Note the is_dst=None parameter. It forces pytz to raise an AmbiguousTimeError or NonExistentTimeError during DST transitions rather than guessing, which is essential for transit scheduling where silent failures corrupt downstream predictions.

Critical Edge Cases & Validation

1. DST Gaps and Overlaps

During spring-forward transitions, a local time like 02:30:00 may not exist. During fall-back, 01:30:00 occurs twice. The code above handles these by either raising explicit errors (pytz) or applying the standard offset (zoneinfo). For production mobility platforms, log these events and flag trips for manual review rather than auto-shifting them.

2. Feed Validation

Not all GTFS feeds strictly follow the extended-hour convention. Some agencies incorrectly use negative hours or omit timezone declarations. Validate agency.txt timezone fields against the IANA database before batch processing. Cross-reference the GTFS Schedule Reference to ensure your parser handles optional fields like agency_timezone correctly.

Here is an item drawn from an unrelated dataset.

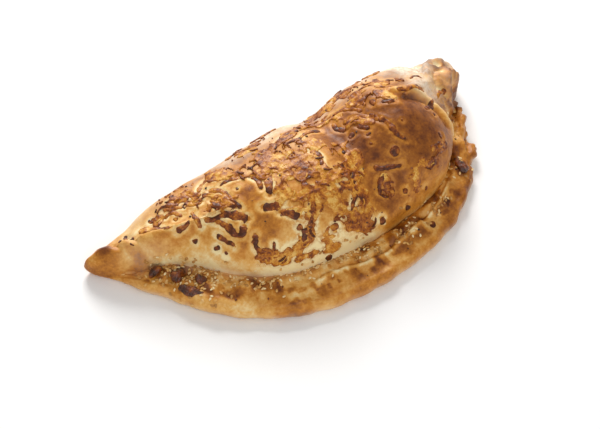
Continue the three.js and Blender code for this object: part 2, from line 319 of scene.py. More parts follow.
@lru_cache
def plan_fit():
    """Shift and stretch that put the plain dough exactly in the frame's box."""
    a, v = np.meshgrid(station_angles(SEAT_STATIONS), row_levels(SEAT_ROWS))
    points = raw_dough_point(a.ravel(), v.ravel())
    low, high = points.min(axis=0), points.max(axis=0)
    stretch = (CAD_BOX[1] - CAD_BOX[0]) / (high - low)
    return CAD_BOX[0] - low * stretch, stretch


def dough_grid(stations, levels):
    """Points, quads and their a and v. Points that fall together on the spine are one."""
    a, v = np.meshgrid(station_angles(stations), levels)
    around, rows = 2 * stations, len(levels)
    shift, stretch = plan_fit()
    points = raw_dough_point(a.ravel(), v.ravel()) * stretch + shift
    row, column = np.meshgrid(np.arange(rows - 1), np.arange(around), indexing="ij")
    here, beside = row * around + column, row * around + (column + 1) % around
    quads = np.stack([here, here + around, beside + around, beside], axis=-1).reshape(-1, 4)
    same = np.arange(rows * around)
    columns = np.arange(around)
    closed_rows = [0] + ([rows - 1] if levels[-1] >= 5 else [])
    for k in closed_rows:
        same[k * around + columns] = k * around + np.minimum(columns, around - columns)
    return points, same[quads], a.ravel(), v.ravel()


def point_normals(points, quads):
    corner = points[quads]
    face = np.cross(corner[:, 2] - corner[:, 0], corner[:, 3] - corner[:, 1])
    total = np.zeros_like(points)
    for k in range(4):
        np.add.at(total, quads[:, k], face)
    return total / np.maximum(np.linalg.norm(total, axis=1, keepdims=True), 1e-9)


# ---- noise ---------------------------------------------------------------------------------------

HASH_STEPS = np.array([73856093, 19349663, 83492791])
HASH_FACTOR = 1274126177
HASH_MASK = 0xFFFF
SEED_SHIFT = 31.7


def noise(points, size, seed):
    """Smooth noise from -1 to 1, with features about size mm across."""
    place = points / size + SEED_SHIFT * seed
    cell = np.floor(place)
    part = place - cell
    part = part ** 3 * (part * (6 * part - 15) + 10)
    total = np.zeros(len(points))
    for corner in product((0, 1), repeat=3):
        key = ((cell + corner).astype(np.int64) * HASH_STEPS).sum(axis=1)
        key = (key ^ (key >> 13)) * HASH_FACTOR
        value = ((key >> 16) & HASH_MASK) * 2 / HASH_MASK - 1
        total += value * np.prod(np.where(corner, part, 1 - part), axis=1)
    return total


def layers(points, *waves):
    """Noises added up. Each wave is a strength, a size in mm and a seed."""
    return sum(strength * noise(points, size, seed) for strength, size, seed in waves)


def creases(points, *waves):
    """1 along the lines where all the waves cross 0, and less beside them."""
    return 1 - sum(strength * np.abs(noise(points, size, seed)) for strength, size, seed in waves)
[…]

3. Real-Time Feed Alignment

Static schedules converted to UTC must align with GTFS-Realtime VehiclePosition and TripUpdate timestamps, which are always Unix epoch integers in UTC. After converting stop_times.txt, store results as UTC-aware datetime objects or Unix timestamps. Never convert back to local time for storage; apply local formatting only at the presentation layer.

4. Performance at Scale

When normalizing millions of stop_time records, cache ZoneInfo objects outside the loop. Repeatedly instantiating ZoneInfo(tz_name) triggers filesystem lookups. A simple dictionary cache or functools.lru_cache reduces conversion overhead by ~40% on large metropolitan feeds.

Summary

Converting local transit times to UTC in Python is straightforward when you respect GTFS’s extended-hour format and attach timezones explicitly. Use zoneinfo on Python 3.9+, fall back to pytz.localize() on legacy systems, and always anchor conversions to the trip’s service date. Proper normalization eliminates timezone drift, guarantees DST accuracy, and creates a reliable foundation for multimodal routing engines and real-time arrival predictors.